▼

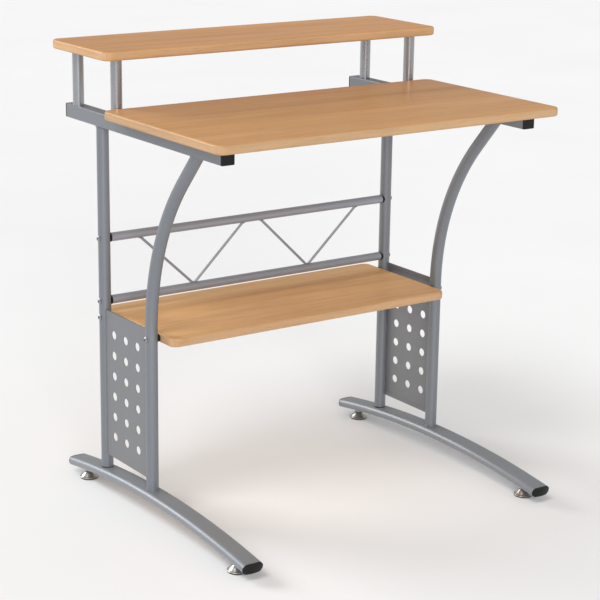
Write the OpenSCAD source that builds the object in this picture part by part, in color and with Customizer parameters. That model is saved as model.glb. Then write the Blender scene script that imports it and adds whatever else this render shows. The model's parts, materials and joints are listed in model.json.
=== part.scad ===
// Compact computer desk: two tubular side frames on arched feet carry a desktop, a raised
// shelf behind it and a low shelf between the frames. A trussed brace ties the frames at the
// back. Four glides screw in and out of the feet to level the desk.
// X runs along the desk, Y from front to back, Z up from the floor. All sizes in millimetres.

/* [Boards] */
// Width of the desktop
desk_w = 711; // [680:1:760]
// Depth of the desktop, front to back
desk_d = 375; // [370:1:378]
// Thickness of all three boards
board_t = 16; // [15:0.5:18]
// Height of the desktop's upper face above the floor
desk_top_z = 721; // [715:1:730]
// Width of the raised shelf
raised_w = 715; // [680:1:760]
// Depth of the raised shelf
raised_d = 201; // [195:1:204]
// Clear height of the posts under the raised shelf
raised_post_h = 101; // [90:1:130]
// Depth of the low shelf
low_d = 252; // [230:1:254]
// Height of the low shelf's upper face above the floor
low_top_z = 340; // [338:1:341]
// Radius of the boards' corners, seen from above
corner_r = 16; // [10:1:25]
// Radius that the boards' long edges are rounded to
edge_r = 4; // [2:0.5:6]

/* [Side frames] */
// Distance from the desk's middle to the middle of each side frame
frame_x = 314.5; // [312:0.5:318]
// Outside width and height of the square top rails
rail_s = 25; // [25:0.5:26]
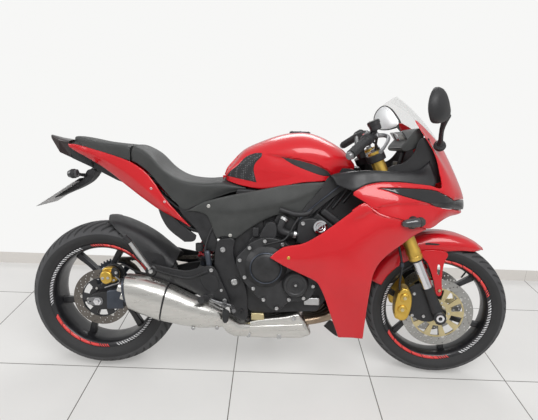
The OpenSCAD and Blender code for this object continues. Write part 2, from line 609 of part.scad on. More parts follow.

▲

In the records above, collect each line with "that".

- TASK SOLUTION:
Write the OpenSCAD source that builds the object in this picture part by part, in color and with Customizer parameters. That model is saved as model.glb. Then write the Blender scene script that imports it and adds whatever else this render shows. The model's parts, materials and joints are listed in model.json.
// Radius that the boards' long edges are rounded to